**SHORT TASK**:
Look below for the line containing "make_wall_nails()" and the line containing "depsgraph = bpy.context.evaluated_depsgraph_get()"; repeat exactly those two lines and all lines between them, and nothing else.

+++ EXERCISE INPUT

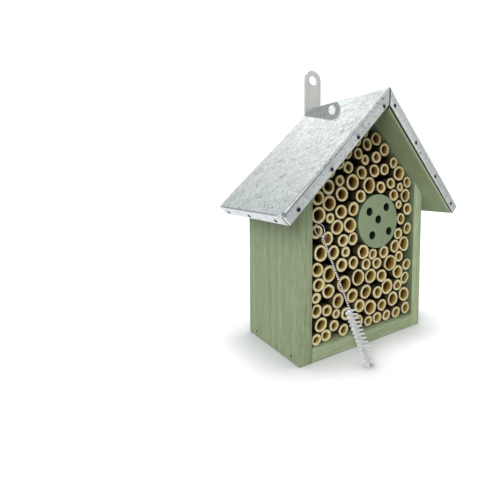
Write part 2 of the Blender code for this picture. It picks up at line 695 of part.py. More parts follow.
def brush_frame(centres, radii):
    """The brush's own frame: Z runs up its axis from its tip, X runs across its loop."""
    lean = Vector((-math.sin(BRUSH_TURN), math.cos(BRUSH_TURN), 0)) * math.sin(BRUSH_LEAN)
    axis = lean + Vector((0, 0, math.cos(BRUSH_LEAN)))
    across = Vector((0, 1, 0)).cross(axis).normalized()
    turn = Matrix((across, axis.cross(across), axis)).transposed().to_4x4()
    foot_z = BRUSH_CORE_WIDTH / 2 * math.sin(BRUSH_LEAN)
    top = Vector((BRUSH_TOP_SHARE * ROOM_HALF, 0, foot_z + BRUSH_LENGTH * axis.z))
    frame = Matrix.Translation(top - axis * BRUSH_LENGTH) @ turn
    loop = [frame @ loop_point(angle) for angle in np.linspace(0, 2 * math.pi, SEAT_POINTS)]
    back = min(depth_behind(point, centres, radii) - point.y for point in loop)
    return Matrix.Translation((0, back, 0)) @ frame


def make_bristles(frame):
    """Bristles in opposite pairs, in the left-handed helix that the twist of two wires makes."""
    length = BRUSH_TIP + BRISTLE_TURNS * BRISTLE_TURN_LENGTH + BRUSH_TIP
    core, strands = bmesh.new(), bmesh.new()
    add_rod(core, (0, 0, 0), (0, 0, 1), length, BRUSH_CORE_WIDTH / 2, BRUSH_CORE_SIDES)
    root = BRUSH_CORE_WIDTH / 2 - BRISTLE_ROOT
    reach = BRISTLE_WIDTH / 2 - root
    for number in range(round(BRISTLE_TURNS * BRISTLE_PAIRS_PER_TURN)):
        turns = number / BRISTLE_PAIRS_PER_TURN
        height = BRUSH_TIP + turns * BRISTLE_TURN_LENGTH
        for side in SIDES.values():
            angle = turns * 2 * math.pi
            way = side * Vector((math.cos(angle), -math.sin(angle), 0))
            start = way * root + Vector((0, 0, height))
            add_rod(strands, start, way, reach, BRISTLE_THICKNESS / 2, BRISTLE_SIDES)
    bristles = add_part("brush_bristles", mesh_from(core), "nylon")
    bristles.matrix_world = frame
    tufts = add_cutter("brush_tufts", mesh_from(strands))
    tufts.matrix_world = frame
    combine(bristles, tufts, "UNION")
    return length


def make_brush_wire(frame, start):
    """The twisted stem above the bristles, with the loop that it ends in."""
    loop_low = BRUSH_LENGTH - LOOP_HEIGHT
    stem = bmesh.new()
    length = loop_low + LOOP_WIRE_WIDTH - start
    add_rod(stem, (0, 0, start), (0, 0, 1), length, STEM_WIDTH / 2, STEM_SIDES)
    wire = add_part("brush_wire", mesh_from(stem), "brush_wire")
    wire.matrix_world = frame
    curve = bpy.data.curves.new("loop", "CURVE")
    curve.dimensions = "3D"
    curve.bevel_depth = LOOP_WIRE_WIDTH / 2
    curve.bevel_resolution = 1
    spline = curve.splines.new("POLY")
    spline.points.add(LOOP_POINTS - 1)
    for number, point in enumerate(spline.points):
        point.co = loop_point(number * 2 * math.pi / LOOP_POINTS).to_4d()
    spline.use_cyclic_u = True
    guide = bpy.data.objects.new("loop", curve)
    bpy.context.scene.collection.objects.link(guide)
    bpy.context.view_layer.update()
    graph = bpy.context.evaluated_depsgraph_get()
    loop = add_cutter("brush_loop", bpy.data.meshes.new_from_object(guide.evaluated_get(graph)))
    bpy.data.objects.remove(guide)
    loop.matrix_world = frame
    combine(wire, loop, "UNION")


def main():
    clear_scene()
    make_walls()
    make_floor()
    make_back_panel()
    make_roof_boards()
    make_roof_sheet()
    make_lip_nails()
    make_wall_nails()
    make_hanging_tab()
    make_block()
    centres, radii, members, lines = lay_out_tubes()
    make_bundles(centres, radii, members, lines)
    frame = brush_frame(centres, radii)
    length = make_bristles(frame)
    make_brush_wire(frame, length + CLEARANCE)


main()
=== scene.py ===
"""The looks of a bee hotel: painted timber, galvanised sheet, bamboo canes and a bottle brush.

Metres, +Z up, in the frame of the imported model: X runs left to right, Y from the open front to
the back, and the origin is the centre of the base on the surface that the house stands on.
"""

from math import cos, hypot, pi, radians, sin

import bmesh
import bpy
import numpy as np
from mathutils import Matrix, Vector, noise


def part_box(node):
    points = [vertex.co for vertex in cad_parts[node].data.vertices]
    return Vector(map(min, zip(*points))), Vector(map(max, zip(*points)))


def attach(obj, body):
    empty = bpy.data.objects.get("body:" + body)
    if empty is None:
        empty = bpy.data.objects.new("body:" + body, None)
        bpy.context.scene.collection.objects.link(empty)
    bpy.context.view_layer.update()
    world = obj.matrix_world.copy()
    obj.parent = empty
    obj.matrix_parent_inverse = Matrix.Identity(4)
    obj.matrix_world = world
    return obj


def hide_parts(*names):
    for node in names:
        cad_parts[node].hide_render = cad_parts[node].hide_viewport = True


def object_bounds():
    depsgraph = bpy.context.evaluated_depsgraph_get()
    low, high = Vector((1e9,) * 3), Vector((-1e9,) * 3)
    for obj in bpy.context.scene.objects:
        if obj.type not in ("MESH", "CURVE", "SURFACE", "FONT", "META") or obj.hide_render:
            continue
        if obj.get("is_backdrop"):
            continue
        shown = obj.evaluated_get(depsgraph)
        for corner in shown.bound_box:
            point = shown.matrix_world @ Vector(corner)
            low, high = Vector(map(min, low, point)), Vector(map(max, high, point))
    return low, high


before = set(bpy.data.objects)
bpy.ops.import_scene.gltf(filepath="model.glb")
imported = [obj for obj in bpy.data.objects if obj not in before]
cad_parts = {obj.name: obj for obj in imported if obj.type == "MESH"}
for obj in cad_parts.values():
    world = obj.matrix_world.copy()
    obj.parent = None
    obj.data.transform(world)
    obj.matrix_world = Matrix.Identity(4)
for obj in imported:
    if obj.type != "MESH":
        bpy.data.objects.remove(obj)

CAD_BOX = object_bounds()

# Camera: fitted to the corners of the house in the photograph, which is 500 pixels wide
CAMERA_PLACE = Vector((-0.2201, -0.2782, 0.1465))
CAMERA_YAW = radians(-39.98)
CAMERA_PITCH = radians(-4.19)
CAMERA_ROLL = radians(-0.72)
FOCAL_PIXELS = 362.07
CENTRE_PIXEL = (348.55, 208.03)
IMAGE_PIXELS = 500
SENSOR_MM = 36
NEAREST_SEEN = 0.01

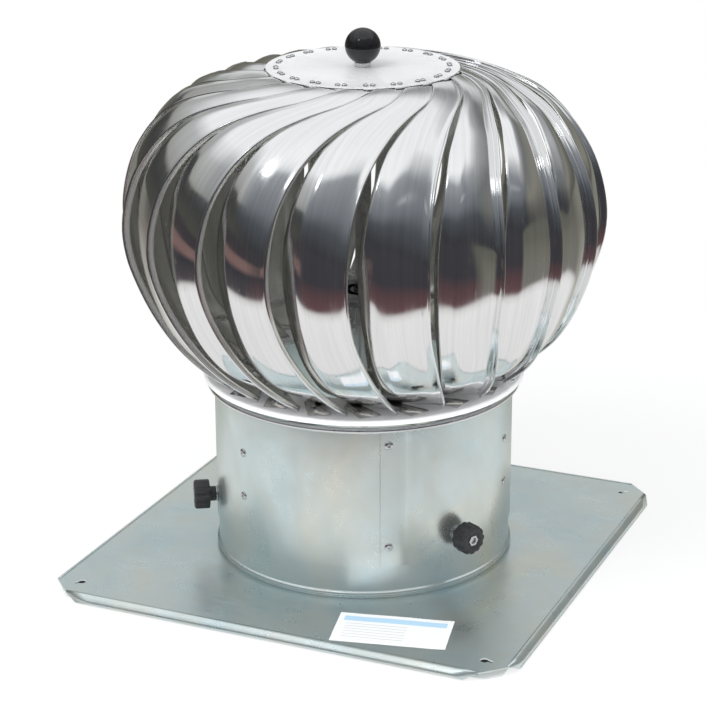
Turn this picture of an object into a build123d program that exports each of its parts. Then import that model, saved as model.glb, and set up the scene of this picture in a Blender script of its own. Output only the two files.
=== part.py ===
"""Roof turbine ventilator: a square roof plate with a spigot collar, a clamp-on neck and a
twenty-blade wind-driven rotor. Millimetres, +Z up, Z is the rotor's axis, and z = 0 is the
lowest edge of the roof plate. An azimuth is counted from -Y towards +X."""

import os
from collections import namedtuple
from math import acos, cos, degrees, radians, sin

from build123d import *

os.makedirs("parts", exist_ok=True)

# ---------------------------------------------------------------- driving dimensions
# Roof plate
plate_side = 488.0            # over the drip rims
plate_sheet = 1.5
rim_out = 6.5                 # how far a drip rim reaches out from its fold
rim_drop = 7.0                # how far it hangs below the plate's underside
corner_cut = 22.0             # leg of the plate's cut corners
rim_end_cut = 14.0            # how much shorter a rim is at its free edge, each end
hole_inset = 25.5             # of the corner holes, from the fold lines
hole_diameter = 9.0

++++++

**EXERCISE ANSWER**:
    make_wall_nails()
    make_hanging_tab()
    make_block()
    centres, radii, members, lines = lay_out_tubes()
    make_bundles(centres, radii, members, lines)
    frame = brush_frame(centres, radii)
    length = make_bristles(frame)
    make_brush_wire(frame, length + CLEARANCE)


main()
=== scene.py ===
"""The looks of a bee hotel: painted timber, galvanised sheet, bamboo canes and a bottle brush.

Metres, +Z up, in the frame of the imported model: X runs left to right, Y from the open front to
the back, and the origin is the centre of the base on the surface that the house stands on.
"""

from math import cos, hypot, pi, radians, sin

import bmesh
import bpy
import numpy as np
from mathutils import Matrix, Vector, noise


def part_box(node):
    points = [vertex.co for vertex in cad_parts[node].data.vertices]
    return Vector(map(min, zip(*points))), Vector(map(max, zip(*points)))


def attach(obj, body):
    empty = bpy.data.objects.get("body:" + body)
    if empty is None:
        empty = bpy.data.objects.new("body:" + body, None)
        bpy.context.scene.collection.objects.link(empty)
    bpy.context.view_layer.update()
    world = obj.matrix_world.copy()
    obj.parent = empty
    obj.matrix_parent_inverse = Matrix.Identity(4)
    obj.matrix_world = world
    return obj


def hide_parts(*names):
    for node in names:
        cad_parts[node].hide_render = cad_parts[node].hide_viewport = True


def object_bounds():
    depsgraph = bpy.context.evaluated_depsgraph_get()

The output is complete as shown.